Your objective: Write out, word for word, only the data from its first line to the line containing "return -0.30 *".

Raw data:
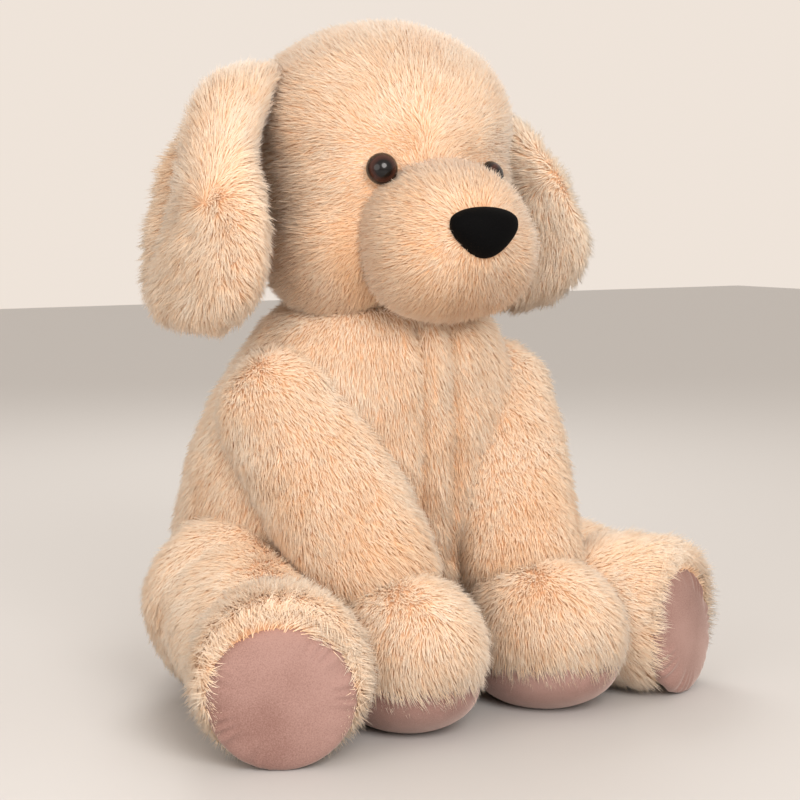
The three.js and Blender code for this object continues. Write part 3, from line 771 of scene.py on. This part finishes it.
velour = dusty_velour()
for side, sign in (("right", -1), ("left", 1)):
    shoulder = Vector((sign * 0.104, -0.021, 0.250))
    wrist = Vector((sign * 0.077, -0.114, 0.124))
    lumps = []
    for step in range(7):
        t = step / 6
        radius = 0.060 - 0.007 * t + 0.003 * math.sin(math.pi * t)
        lumps.append((shoulder.lerp(wrist, t), (radius, radius, radius), None))
    arm = stuffed_form(f"arm_{side}", lumps, soften=8, unevenness=0.003, seed=7.0 + sign)

    # Painted shade: the arm's pile is painted a deeper orange towards the wrist, as shade in the crease
    # above the paw.
    def wrist_painted_shade(p, wrist=wrist):
        return -0.35 * math.exp(-((p - wrist).length / 0.075) ** 2)

    grow_pile(arm, 0.013, 450000, fall=tuple((wrist - shoulder).normalized()), cells=130,
              swirl=1.5, lift=0.6, shade=wrist_painted_shade, seed=51 + sign)
    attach(arm, f"arm_{side}")
    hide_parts(f"arm_cover_{side}", f"arm_filling_{side}")

    # Paw: a fat round bag of pile gathered on at the wrist.
    paw_at = Vector((sign * 0.072, -0.160, 0.066))
    toe_out = Matrix.Rotation(math.radians(sign * 7), 4, "Z").to_quaternion()
    paw = stuffed_form(f"paw_{side}", [
        (paw_at, (0.060, 0.074, 0.060), toe_out),
        (paw_at + Vector((0, 0.016, 0.004)), (0.057, 0.061, 0.058), None),
    ], seed=9.0 + sign)

    def over_pad(p, paw_at=paw_at):
        return p.z < 0.034 - 0.10 * (p.y - paw_at.y)

    # Painted shade: the paw's pile is painted darker next to the wrist seam, as shade in the crease.
    def paw_wrist_painted_shade(p, wrist=wrist):
        return -0.30 * math.exp(-((p - wrist).length / 0.045) ** 2)

    grow_pile(paw, 0.014, 460000, whorl=paw_at + Vector((0, 0.05, 0.09)), spread=0.9,
              fall=(0, 0, -0.25), cells=130, swirl=1.3, lift=0.6, bare=over_pad, shade=paw_wrist_painted_shade,
              seed=61 + sign)
    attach(paw, f"arm_{side}")
    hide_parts(f"paw_cover_{side}", f"paw_filling_{side}")

    # Pad: a shallow velour cap under the paw, gathered a little where it meets the pile.
    pad_form = bmesh.new()
    bmesh.ops.create_icosphere(pad_form, subdivisions=5, radius=1)
    for corner in pad_form.verts:
        round_about = math.atan2(corner.co.y, corner.co.x)
        rim = max(0.0, 1 - abs(corner.co.z - 0.3) / 0.6)
        gather = 1 + 0.016 * rim * math.sin(round_about * 30 + 2 * math.sin(round_about * 5))
        corner.co = toe_out @ Vector((corner.co.x * 0.057 * gather, corner.co.y * 0.072 * gather,
                                      corner.co.z * 0.038 - corner.co.y * 0.006))
        corner.co += Vector((paw_at.x, paw_at.y, 0.034))
        corner.co.z = max(corner.co.z, 0.0004)
    pad = padded_mesh(f"paw_pad_{side}_velour", pad_form, velour)
    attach(pad, f"arm_{side}")
    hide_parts(f"paw_pad_{side}")


# Legs: a round haunch and short shin in one bag of pile, sewn on at the hip and splayed outwards.
# Each ends in a blunt foot with a stuffed velour sole let into its front.
SOLE_RADIUS = 0.059
SOLE_HEIGHT = 0.0555
FLAT_FRONT = 0.040
FOOT_AT = {"right": Vector((-0.202, -0.171, 0.070)), "left": Vector((0.180, -0.154, 0.070))}
for side, sign in (("right", -1), ("left", 1)):
    hip = Vector((sign * 0.137, 0.014, 0.082))
    ankle = Vector((sign * 0.186, -0.110, 0.068))
    lumps = [(hip, (0.080, 0.080, 0.080), None)]
    for step in range(1, 6):
        t = step / 5
        radius = 0.072 - 0.011 * t
        lumps.append((hip.lerp(ankle, t), (radius, radius, radius), None))
    leg = stuffed_form(f"leg_{side}", lumps, soften=8, unevenness=0.003, seed=11.0 + sign)
    settle_on_floor(leg)

    # Painted shade: the haunch is painted darker where the arm lies against it, as shade in the crevice
    # between them.
    def arm_crevice_painted_shade(p, sign=sign):
        return -0.5 * math.exp(-((p - Vector((sign * 0.095, -0.060, 0.120))).length / 0.055) ** 2)

    grow_pile(leg, 0.013, 400000, fall=(sign * 0.5, -0.25, -1), clump=0.4, cells=120,
              bare=lambda p: p.z < 0.005, shade=arm_crevice_painted_shade, seed=71 + sign)
    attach(leg, f"leg_{side}")
    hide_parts(f"leg_cover_{side}", f"leg_filling_{side}")

    # Foot: flat in front, where the sole is let in, with the pile brushed out round its edge.
    splay = Matrix.Rotation(math.radians(sign * 26), 4, "Z")
    ahead = splay @ Vector((0, -1, 0))
    foot_at = FOOT_AT[side]
    turn = splay.to_3x3().to_quaternion()
    foot = stuffed_form(f"foot_{side}", [
        (foot_at - 0.012 * ahead, (0.063, 0.060, 0.063), turn),
        (foot_at + 0.018 * ahead, (0.067, 0.056, 0.064), turn),
    ], seed=13.0 + sign)
    for vertex in foot.data.vertices:
        beyond = (vertex.co - foot_at).dot(ahead) - FLAT_FRONT
        if beyond > 0:
            vertex.co -= ahead * beyond
    settle_on_floor(foot)

    sole_at = Vector((foot_at.x, foot_at.y, SOLE_HEIGHT)) + 0.041 * ahead

    def on_sole(p, foot_at=foot_at, ahead=ahead, sole_at=sole_at):
        depth = (p - foot_at).dot(ahead)
        off = p - sole_at
        beside = math.hypot(off.x, off.y)
        under_sole = depth > 0.0395 and math.hypot(beside / 0.056, off.z / 0.053) < 1
        return under_sole or p.z < (0.030 if depth > 0.028 else 0.016 if depth > 0.015 else 0.004)

    grow_pile(foot, 0.018, 540000, whorl=tuple(foot_at - 0.05 * ahead), spread=0.5, fall=tuple(0.8 * ahead),
              clump=0.4, cells=120, lift=0.6, droop=0.2, bare=on_sole, seed=81 + sign)
    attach(foot, f"leg_{side}")
    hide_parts(f"foot_cover_{side}", f"foot_filling_{side}")

    # Sole: a stuffed velour disc, domed, with small gathers all round its seam.
    sole_form = bmesh.new()
    bmesh.ops.create_icosphere(sole_form, subdivisions=6, radius=1)
    facing = (ahead + Vector((0, 0, 0.10))).normalized()
    stand = Matrix.Translation(sole_at) @ facing.to_track_quat("Z", "Y").to_matrix().to_4x4()
    for corner in sole_form.verts:
        out = math.hypot(corner.co.x, corner.co.y)
        round_about = math.atan2(corner.co.y, corner.co.x)
        rim = max(0.0, (out - 0.62) / 0.38)
        drawn_in = 0.55 + 0.45 * math.sin(round_about * 2 + 0.6)
        wrinkle = math.sin(round_about * 25 + 2.4 * math.sin(round_about * 7)) * 0.0030 * drawn_in
        wrinkle *= rim * (1 - 0.45 * rim)
        height = math.copysign(abs(corner.co.z) ** 0.8, corner.co.z) * (0.016 if corner.co.z > 0 else 0.012)
        corner.co = Vector((corner.co.x * SOLE_RADIUS, corner.co.y * 0.056, height + wrinkle))
    bmesh.ops.transform(sole_form, matrix=stand, verts=sole_form.verts)
    for corner in sole_form.verts:
        corner.co.z = max(corner.co.z, 0.0004)
    sole = padded_mesh(f"sole_{side}_velour", sole_form, velour)
    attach(sole, f"leg_{side}")
    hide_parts(f"sole_{side}")


# Tail: a short stuffed stub of the same pile, sewn on low at the back.
TAIL_ROOT = Vector((0, 0.194, 0.066))
TAIL_TIP = Vector((0, 0.216, 0.114))
tail = stuffed_form("tail", [
    (TAIL_ROOT.lerp(TAIL_TIP, step / 4), (0.017 - 0.0015 * step,) * 3, None) for step in range(5)
], grain=0.004, seed=17.0)
grow_pile(tail, 0.019, 500000, whorl=tuple(TAIL_ROOT), spread=1.0, fall=(0, 0.2, 0.1), clump=0.8,
          seed=91)
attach(tail, "tail")
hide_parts("tail_cover", "tail_filling")

# Eye washers: two white nylon rings pushed over the eye shanks inside the head. They keep the
# frame's own shape and only take a faintly mottled nylon.
nylon = bpy.data.materials.new("washer_nylon")
nylon.use_nodes = True
nylon_place = nylon.node_tree.nodes.new("ShaderNodeTexCoord")
mottle = nylon.node_tree.nodes.new("ShaderNodeTexNoise")
mottle.inputs["Scale"].default_value = 300
nylon.node_tree.links.new(nylon_place.outputs["Object"], mottle.inputs["Vector"])
nylon_tint = nylon.node_tree.nodes.new("ShaderNodeValToRGB")
nylon_tint.color_ramp.elements[0].color = (0.76, 0.74, 0.70, 1)
nylon_tint.color_ramp.elements[1].color = (0.86, 0.84, 0.80, 1)
nylon.node_tree.links.new(mottle.outputs["Fac"], nylon_tint.inputs["Fac"])
nylon_shader = nylon.node_tree.nodes["Principled BSDF"]
nylon.node_tree.links.new(nylon_tint.outputs["Color"], nylon_shader.inputs["Base Color"])
nylon_shader.inputs["Roughness"].default_value = 0.45
for side in ("right", "left"):
    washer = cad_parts[f"eye_washer_{side}"].data
    washer.materials.clear()
    washer.materials.append(nylon)

# The fibre lock has served its turn.
bpy.data.objects.remove(lock)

The solution:
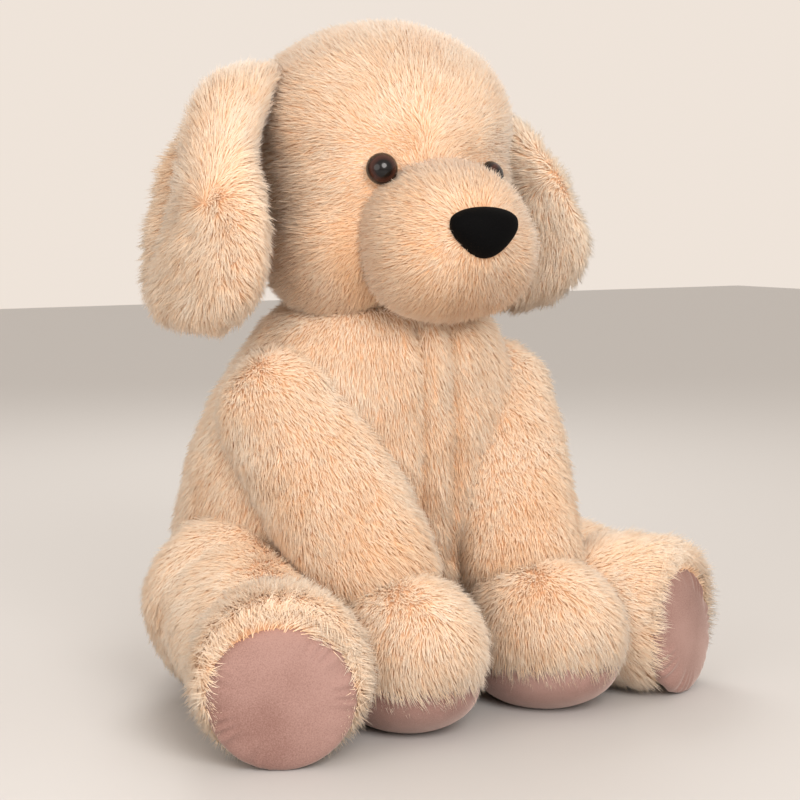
The three.js and Blender code for this object continues. Write part 3, from line 771 of scene.py on. This part finishes it.
velour = dusty_velour()
for side, sign in (("right", -1), ("left", 1)):
    shoulder = Vector((sign * 0.104, -0.021, 0.250))
    wrist = Vector((sign * 0.077, -0.114, 0.124))
    lumps = []
    for step in range(7):
        t = step / 6
        radius = 0.060 - 0.007 * t + 0.003 * math.sin(math.pi * t)
        lumps.append((shoulder.lerp(wrist, t), (radius, radius, radius), None))
    arm = stuffed_form(f"arm_{side}", lumps, soften=8, unevenness=0.003, seed=7.0 + sign)

    # Painted shade: the arm's pile is painted a deeper orange towards the wrist, as shade in the crease
    # above the paw.
    def wrist_painted_shade(p, wrist=wrist):
        return -0.35 * math.exp(-((p - wrist).length / 0.075) ** 2)

    grow_pile(arm, 0.013, 450000, fall=tuple((wrist - shoulder).normalized()), cells=130,
              swirl=1.5, lift=0.6, shade=wrist_painted_shade, seed=51 + sign)
    attach(arm, f"arm_{side}")
    hide_parts(f"arm_cover_{side}", f"arm_filling_{side}")

    # Paw: a fat round bag of pile gathered on at the wrist.
    paw_at = Vector((sign * 0.072, -0.160, 0.066))
    toe_out = Matrix.Rotation(math.radians(sign * 7), 4, "Z").to_quaternion()
    paw = stuffed_form(f"paw_{side}", [
        (paw_at, (0.060, 0.074, 0.060), toe_out),
        (paw_at + Vector((0, 0.016, 0.004)), (0.057, 0.061, 0.058), None),
    ], seed=9.0 + sign)

    def over_pad(p, paw_at=paw_at):
        return p.z < 0.034 - 0.10 * (p.y - paw_at.y)

    # Painted shade: the paw's pile is painted darker next to the wrist seam, as shade in the crease.
    def paw_wrist_painted_shade(p, wrist=wrist):
        return -0.30 * math.exp(-((p - wrist).length / 0.045) ** 2)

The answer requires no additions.